How can an IRQ be initiated by the CC3100 an no reason for the interrupt will be provided - raw data in this case is 0xBF 0xDC 0xCD 0xAB 0x63 0x00 0x04 0x00 0x37 0x00 0x0B 0x00.

As far as we have analyzed it is nor clear how the flow control during transmit will be reported back to the Host controller.

Feedback urgently required!

-Juergen

  • Hi Juergen,

    Can you please provide some more information?

    • Which SDK example are you using?
    • What is the host MCU for your setup?
    • Does this only happen when sending large files >1MB?
    • What do you mean by 0 length IRQ?

    Regards,

    Charles O

  • Hello Charles,

    we are using a Tiva Controller - the TM4C1294KCPDT with FreeRTOS. We are reading data from a SD-Card and send them over the CC3100 using the DMA feature of the Tiva. 

    It does only happen on larger file sizes - as larger as faster the issue occures - the exact number I can't say at the moment.

    IRQ with Zero length means that the IRQ line is indicating an interrupt, but no byte with containing the reason has been provided.

    Smaller data sizes are working very nice and fast.

    So our problem is the missing flow control for sending data - do you have a description how it should work?

    Any recommendation what we could try to fond the root cause?

    Hope this helps and best regards,

    Juergen Maisel

  • Hi Juergen,

    The CC3100 is sending a dummy message which is expected.

    Can you try adding sending the message at a slower rate? Basically adding a little delay after each DMA transfer to see if that makes any difference?

    Regards,
    Charles O
  • Hello Charles,

    we did that already in different versions - the issue is it is not just a little constant (currently 2ms), but it stil does not cover the problem 100%. Making the delay larger brings the data rate further down which is not acceptable.
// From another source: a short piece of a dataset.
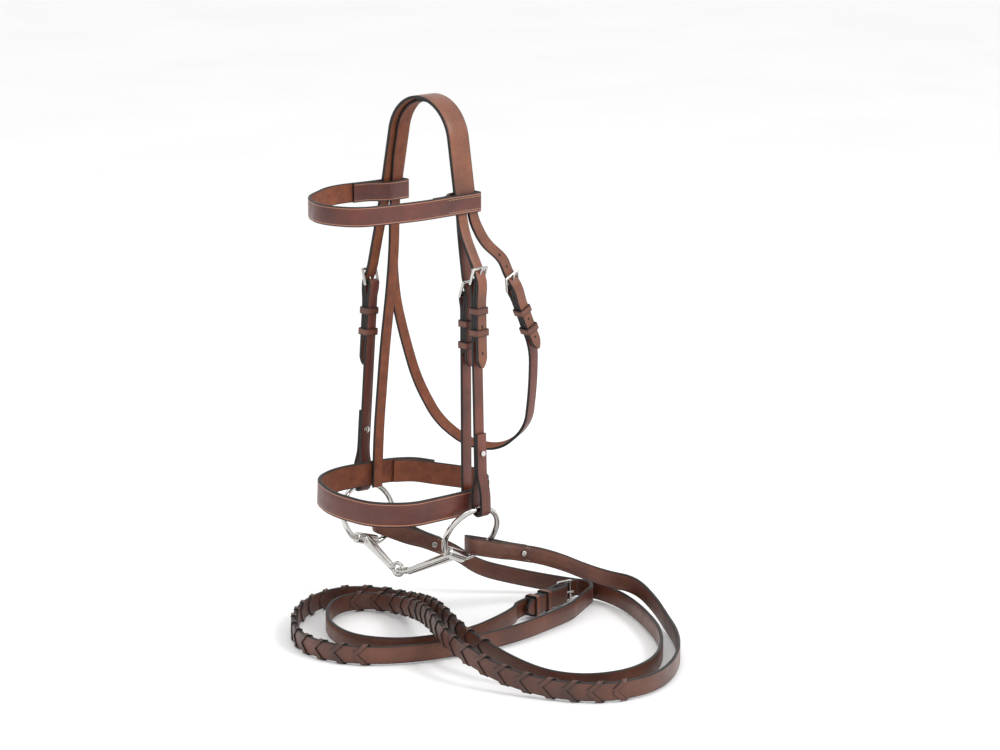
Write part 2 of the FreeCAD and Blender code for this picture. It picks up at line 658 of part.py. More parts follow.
for side, sign in SIDES.items():
    middle, pin, towards, along = pin_frame(sign)
    half_gap = math.degrees(math.asin(PIN_HALF / RING_R))
    ring_place = Placement(middle, Rotation(towards, along, Vector(), "XYZ"))
    ring = doc.addObject("Part::Torus", "ring_wire_" + side)
    ring.setExpression("Radius1", "dims.ring_radius")
    ring.setExpression("Radius2", "dims.ring_wire")
    ring.Angle3 = 360 - 2 * half_gap
    ring.Placement = BIT_PLACE.multiply(ring_place).multiply(
        Placement(Vector(), Rotation(AXIS_Z, half_gap)))
    low = pin - along * PIN_HALF
    high = pin + along * PIN_HALF
    pin_rod = rod("ring_pin_" + side, "pin_radius", tuple(low), tuple(high), BIT_PLACE)
    joints = [ball("ring_end_%s_%d" % (side, i), "ring_wire", tuple(p), BIT_PLACE)
              for i, p in enumerate((low, high))]
    keep(fuse("bit_ring_" + side, [ring, pin_rod] + joints), "bit_ring_" + side)

    # Half of the mouthpiece: a barrel round the pin, a tapering arm and an eye.
    half_barrel = dim("barrel_length") / 2
    barrel = rod("barrel_" + side, "barrel_radius", tuple(pin - along * half_barrel),
                 tuple(pin + along * half_barrel), BIT_PLACE)
    bore = rod("barrel_bore_" + side, dim("pin_radius") + dim("pin_fit"),
               tuple(pin - along * PIN_HALF), tuple(pin + along * PIN_HALF), BIT_PLACE)
    eye_middle = Vector(sign * dim("eye_spread"), 0, 0) + LINK
    eye_way = Vector(sign, 0, 0)
    arm = eye_middle + eye_way * dim("eye_radius") - pin
    arm_way = Vector(arm).normalize()
    cone = doc.addObject("Part::Cone", "arm_" + side)
    cone.Radius1 = dim("barrel_radius") * 0.95
    cone.Radius2 = dim("eye_wire") * 1.75
    cone.Height = arm.Length
    cone.Placement = BIT_PLACE.multiply(Placement(pin, Rotation(AXIS_Z, arm_way)))
    flat = AXIS_Y if side == "near" else AXIS_Z
    eye = doc.addObject("Part::Torus", "eye_" + side)
    eye.setExpression("Radius1", "dims.eye_radius")
    eye.setExpression("Radius2", "dims.eye_wire")
    eye.Placement = BIT_PLACE.multiply(
        Placement(eye_middle, Rotation(eye_way, flat, Vector(), "XYZ")))
    eye_hole = rod("eye_hole_" + side, dim("eye_radius") - dim("eye_wire"),
                   tuple(eye_middle - eye_way.cross(flat) * 9),
                   tuple(eye_middle + eye_way.cross(flat) * 9), BIT_PLACE)
    half = fuse("mouthpiece_solid_" + side, [barrel, cone, eye])
    keep(cut("mouthpiece_cut_" + side, half, [bore, eye_hole]), "mouthpiece_" + side)

# ---------------------------------------------------------------- reins
REIN_W = dim("rein_width")
REIN_T = dim("rein_thick")
LACE = dim("lace_thick")
LYING = -dim("floor_drop") + REIN_W / 2 + LACE + 0.3
HUMP = LYING + REIN_W + 6.5
REIN_LOOP = {"near": 9.0, "far": 12.0}
REAR_ANGLE = {"near": math.radians(38), "far": math.radians(41)}
REIN_WAY = {"near": (0.15, 0.99, -0.285), "far": (0.6, 0.8, -0.41)}


def rein_seat(side):
    """Where a rein goes round its bit ring: z runs back along the rein and x across it."""
    up, forward, normal = ring_axes(SIDES[side])
    middle = Vector(SIDES[side] * SPREAD, 0, 0) - up * RING_R
    angle = REAR_ANGLE[side]
    wire = middle - (forward * math.cos(angle) + up * math.sin(angle)) * RING_R
    way = Vector(*REIN_WAY[side]).normalize()
    out = way.cross(AXIS_Z).normalize()
    return frame_at(tuple(BIT_PLACE.multVec(wire)), tuple(out), tuple(way))


REIN_EXIT = 60.0
REIN_STUD = 49.0
rein_start = {}
for side in SIDES:
    seat = rein_seat(side)
    near = leaf_side(REIN_T)
    wide = REIN_LOOP[side]
    flat = [(-near, 57), (-near, 35), (-wide, 18), (-wide, -19), (wide, -19), (wide, 18),
            (near, 35), (near, REIN_EXIT)]
    path = [tuple(seat.multVec(Vector(x, 0, z))) for x, z in flat]
    loop = feature("rein_loop_strap_" + side,
                   swept_strap(path, {3: 7.0, 4: 7.0}, REIN_T, REIN_W, AXIS_Z))
    keep(cut("rein_loop_cut_" + side, loop, [stud_hole("rein_stud_hole_" + side, seat, REIN_STUD)]),
         "rein_loop_" + side)
    stud("rein_hook_stud_" + side, seat, REIN_STUD, -REIN_T - GAP / 2, REIN_T + GAP / 2)
    rein_start[side] = seat.multVec(Vector(near, 0, REIN_EXIT + 0.05))
    rein_start[side + "_way"] = seat.Rotation.multVec(AXIS_Z)

# The rein buckle lies on the floor: its chape ends the near rein and its billet the far one.
BUCKLE_LEVEL = LYING + 2.6
REIN_BAR = frame_at((78, 108, BUCKLE_LEVEL), (0.975, 0.22, 0), (-0.22, 0.975, 0))
chape_end = REIN_BAR.multVec(Vector(-leaf_side(REIN_T), 0, CHAPE_TAIL - 6))


def on_floor(x, y):
    """A point of the floor plan, as (out, up) of the rein buckle's joint."""
    point = REIN_BAR.inverse().multVec(Vector(x, y, BUCKLE_LEVEL))
    return (point.x, point.z)


NEAR_ROUTE = [(90, 104, -440), (100, 124, -451), (116, 143, -460), (148, 152, -461),
              (184, 144, -473), (222, 122, LYING), (264, 93, LYING), (304, 56, LYING), (336, 14, LYING),
              (354, -30, LYING), (350, -74, LYING), (326, -103, LYING), (290, -121, LYING + 1),
              (252, -136, LYING + 8), (214, -143, HUMP - 5), (170, -132, HUMP),
              (100, -93, HUMP), (44, -60, LYING + 13), (-10, -41, LYING + 3),
              (-46, -44, LYING), (-56, -76, LYING), (-32, -114, LYING), (12, -146, LYING),
              (60, -156, LYING), (99, -134, LYING), (117, -96, LYING), (121, -52, LYING),
              (112, -8, LYING + 1), (101, 26, LYING + 2)]
FAR_ROUTE = [(-6, 72, -459), (16, 104, -470), (46, 136, LYING + 1), (84, 153, LYING),
             (124, 149, LYING), (164, 134, LYING), (206, 112, LYING), (250, 84, LYING),
             (290, 46, LYING), (316, 8, LYING), (326, -32, LYING), (318, -66, LYING),
             (298, -88, LYING), (270, -101, LYING + 2), (236, -112, LYING + 11),
             (200, -115, HUMP - 4), (162, -107, HUMP), (92, -71, HUMP), (36, -42, LYING + 13),
             (-12, -26, LYING + 3), (-54, -26, LYING), (-82, -54, LYING), (-74, -104, LYING),
             (-36, -156, LYING), (16, -191, LYING), (68, -193, LYING), (104, -170, LYING),
             (126, -136, LYING), (138, -98, LYING), (146, -54, LYING), (147, -4, LYING + 1),
             (139, 44, LYING + 2)]
BILLET_PLAN = [(128, 84), (112, 114), (102, 134), (90, 143), (78, 143)]


def rein_points(side, route, end, end_way):
    """A rein's route with its first and last points set straight with what it leaves and joins."""
    start = rein_start[side]
    lead = start + rein_start[side + "_way"] * 12
    ends = [tuple(end - end_way * 12), tuple(end)]
    return [tuple(start), tuple(lead)] + route + ends


REIN_UP = REIN_BAR.Rotation.multVec(AXIS_Z)
billet_start = Vector(*BILLET_PLAN[0], BUCKLE_LEVEL)
billet_way = (Vector(*BILLET_PLAN[1], BUCKLE_LEVEL) - billet_start).normalize()
ROUTES = {"near": rein_points("near", NEAR_ROUTE, chape_end - REIN_UP * 0.05, REIN_UP),
          "far": rein_points("far", FAR_ROUTE, billet_start - billet_way * 0.05, billet_way)}
LACED = {"near": (430, 500), "far": (640, 620)}


def lace_bands(spine, first, length):
    """Flat thongs round a rein, one at each step of the lacing."""
    count = int(length / dim("lace_pitch"))
    places = spine.discretize(Distance=dim("lace_pitch") / 8)
    step = spine.Length / (len(places) - 1)
    bands = []
    for i in range(count):
        index = int((first + i * dim("lace_pitch")) / step)
        along = (places[index + 1] - places[index - 1]).normalize()
        out = along.cross(AXIS_Z).normalize()
        seat = frame_at(tuple(places[index]), tuple(out), tuple(along))
        sizes = []
        for extra in (LACE + 0.25, 0.25):
            half_t = REIN_T / 2 + extra
            half_w = REIN_W / 2 + extra
            half_l = 1.5 if extra > LACE else 3
            band = Part.makeBox(2 * half_t, 2 * half_w, 2 * half_l,
                                Vector(-half_t, -half_w, -half_l))
            band.Placement = seat
            sizes.append(band)
        bands.append(sizes[0].cut(sizes[1]))
    return Part.makeCompound(bands)


for side, points in ROUTES.items():
    radii = [arc[4] for arc in bends(points, {})[1]]
    print("rein_%s bend radii:" % side, [round(r) for r in radii])
    spine = path_wire(points, {})
    solid = swept_strap(points, {}, REIN_T, REIN_W, AXIS_Z)
    print("rein_%s length %.0f, volume / (section x length) %.3f"
          % (side, spine.Length, solid.Volume / (REIN_W * REIN_T * spine.Length)))
    keep(feature("rein_sweep_" + side, solid), "rein_" + side)
    first, length = LACED[side]
    keep(feature("lace_bands_" + side, lace_bands(spine, first, length)), "rein_lacing_" + side)

folded, turns = chape(REIN_T)
rein_chape = strap("rein_chape_strap", folded + [(-leaf_side(REIN_T), CHAPE_TAIL - 6)], turns,
                   REIN_T, "rein_width")
rein_chape.Placement = REIN_BAR
keep(cut("rein_chape_cut", rein_chape, [tongue_slot("rein_tongue_slot", REIN_BAR)]),
     "rein_chape_near")
inside = billet_inside(REIN_T)
billet_path = [on_floor(*p) for p in BILLET_PLAN] + [(inside[0], RISE + 17)]
rein_billet = strap("rein_billet_strap", billet_path + billet_end(REIN_T, REIN_T, -66), {},
                    REIN_T, "rein_width")
rein_billet.Placement = REIN_BAR
keep(cut("rein_billet_cut", rein_billet,
         [billet_slot("rein_billet_slot", REIN_BAR, REIN_T, REIN_T)]), "rein_billet_far")
buckle("rein_buckle", REIN_BAR, REIN_W)
keepers("rein", REIN_BAR, REIN_T, REIN_T, REIN_W)

# ---------------------------------------------------------------- check and export
doc.recompute()
for obj in doc.Objects:
    if "Invalid" in obj.State or "Error" in obj.State:
        raise RuntimeError("%s did not build: %s" % (obj.Label, obj.State))
for node in nodes:
    if node.Shape.isNull() or not node.Shape.isValid() or not node.Shape.Solids:
        raise RuntimeError("%s has no valid solid" % node.Label)
os.makedirs("parts", exist_ok=True)
for node in nodes:
    node.Shape.exportStep(os.path.join("parts", node.Label + ".step"))
print(len(nodes), "sub-parts")
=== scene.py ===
"""Snaffle bridle: leather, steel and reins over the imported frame. Sizes in the tables are mm."""
import bmesh
import bpy
import math
from mathutils import Matrix, Vector


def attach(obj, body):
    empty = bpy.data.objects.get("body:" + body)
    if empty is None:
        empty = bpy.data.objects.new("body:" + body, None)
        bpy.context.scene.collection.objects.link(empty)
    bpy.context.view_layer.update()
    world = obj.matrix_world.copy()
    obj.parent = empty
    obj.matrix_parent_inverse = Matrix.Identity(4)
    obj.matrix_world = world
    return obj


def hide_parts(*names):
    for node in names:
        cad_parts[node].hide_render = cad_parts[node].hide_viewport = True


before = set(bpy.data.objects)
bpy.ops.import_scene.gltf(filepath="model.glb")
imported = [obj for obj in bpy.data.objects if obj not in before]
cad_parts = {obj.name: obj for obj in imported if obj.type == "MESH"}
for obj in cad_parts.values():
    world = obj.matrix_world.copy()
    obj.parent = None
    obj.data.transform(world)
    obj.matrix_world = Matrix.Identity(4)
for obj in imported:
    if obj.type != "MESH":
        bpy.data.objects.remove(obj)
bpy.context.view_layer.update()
MM = 0.001
UP = Vector((0, 0, 1))
AXIS_Y = Vector((0, 1, 0))

# ---------------------------------------------------------------- camera
camera = bpy.data.objects.new("camera", bpy.data.cameras.new("camera"))
bpy.context.scene.collection.objects.link(camera)
bpy.context.scene.camera = camera
camera.data.lens = 126.0
camera.data.sensor_width = 36
camera.data.clip_end = 50
CAMERA_PLACE = (2.592, -2.3187, 0.5363)
CAMERA_AXES = ((0.6820, 0.7314, 0.0), (-0.1595, 0.1488, 0.9759), (0.7137, -0.6656, 0.2181))
turn = Matrix(CAMERA_AXES).transposed().to_4x4()
camera.matrix_world = Matrix.Translation(CAMERA_PLACE) @ turn

# ---------------------------------------------------------------- sizes shared with the part
POLL = 40.0
CROWN_W, CROWN_T = 27.0, 3.5
CHEEK_W, CHEEK_T = 12.8, 3.0
STRAP_W, STRAP_T = 12.8, 3.0
BROW_W, BROW_T = 20.0, 3.0
NOSE_W, NOSE_T = 26.0, 4.0
JAW_W, JAW_T = 24.0, 3.0
THROAT_W = 12.0
REIN_W, REIN_T = 18.0, 3.5
DROP = 60.0
GAP = 0.2
BAR, BAR_SLACK = 1.5, 0.45
RISE, LEAN = 15.0, 5.3
KEEPER_WALL, KEEPER_HIGH = 1.6, 7.0
KEEPER_FIT, RUNNER_FIT = 0.15, 0.4
LACE_PITCH = 24.0
RING_WIRE, RING_SLACK = 3.0, 1.9
FLOOR = -0.4905
SPLAY = {1: math.radians(9.3), -1: math.radians(11.8)}
SIDES = {"near": 1, "far": -1}
RING_TOP = {"near": Vector((81.861, -3.848, -365)), "far": Vector((-78.861, -24.152, -365))}
CHEEK_BAR = {"near": (78.5, -133.0), "far": (74.0, -155.0)}


def frame_at(origin, out, up):
    """The matrix whose x axis is out and whose z axis is as near to up as it can be."""
    x = Vector(out).normalized()
    y = Vector(up).cross(x).normalized()
    place = Matrix((x, y, x.cross(y))).transposed().to_4x4()
    place.translation = Vector(origin)
    return place


# ---------------------------------------------------------------- materials
def linear(rgb):
    return [((c / 255 + 0.055) / 1.055) ** 2.4 if c > 10 else c / 255 / 12.92 for c in rgb] + [1]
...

    This is why we are looking for a better solution with your help.

    The effective data rate you can achieve depends on the wireless link quality which can change due to nosier environment - hence the CC3100 needs more time to send out the data.

    Flow control is here the magic solution. Hve you been able to recreate the issue tranmitting larger data files?

    Best Regards,

    Juergen Maisel

    JM3 Engineering

    Grafing b. Munich

  • Hi,

    What is the data rate you are trying to implement?

    I believe the reason is cause of the problem is that the DMA data is being transferred to the buffer faster than the NWP can process. I recommend setting a little delay or pausing the DMA transfer for a bit after the dummy event is received, this should allow the NWP sometimes to empty the buffer .

    Regards,
    Charles O

  • Hello Charles,

    thanks for taking care of the issue. We did some more tests with little delays according to your ideas, but not very successful. We tried delays starting with 1ms up 100ms and even that did not

    resolve the issue. In addition for the appilaction it is not accepable to slow down that much. Target speed on SPI is 16 Mbit.

    But let's talk about items which lead us to the root cause of the issue:

    1.) CC3100 -  internal buffer size - how much is avaiable?

    2.) Proper implementation of flow control  - e.g. ACK at the end of the send command (which is the only command without an acknowledge)

    3.) Why does the CC3100 crash?

    4.) Workaround for not having the CC3100 crashing at input buffer overflow?

    5.) Is there an implicit indication on the protocoll to detect buffer full?

    Thanks in advance,

    Juergen

  • Unfortunately no feedback to our questions.

    It should have been easy for to answer the questions about the buffer size or the mechanism to control the data flow.

    Anyhow, we figured it out by reverse Engineering - now we can transmit up to 420 MByte/sec at 16 MHz SPI speed.

    - Juergen

  • Typo - speed is up to 420kByte/sec of course.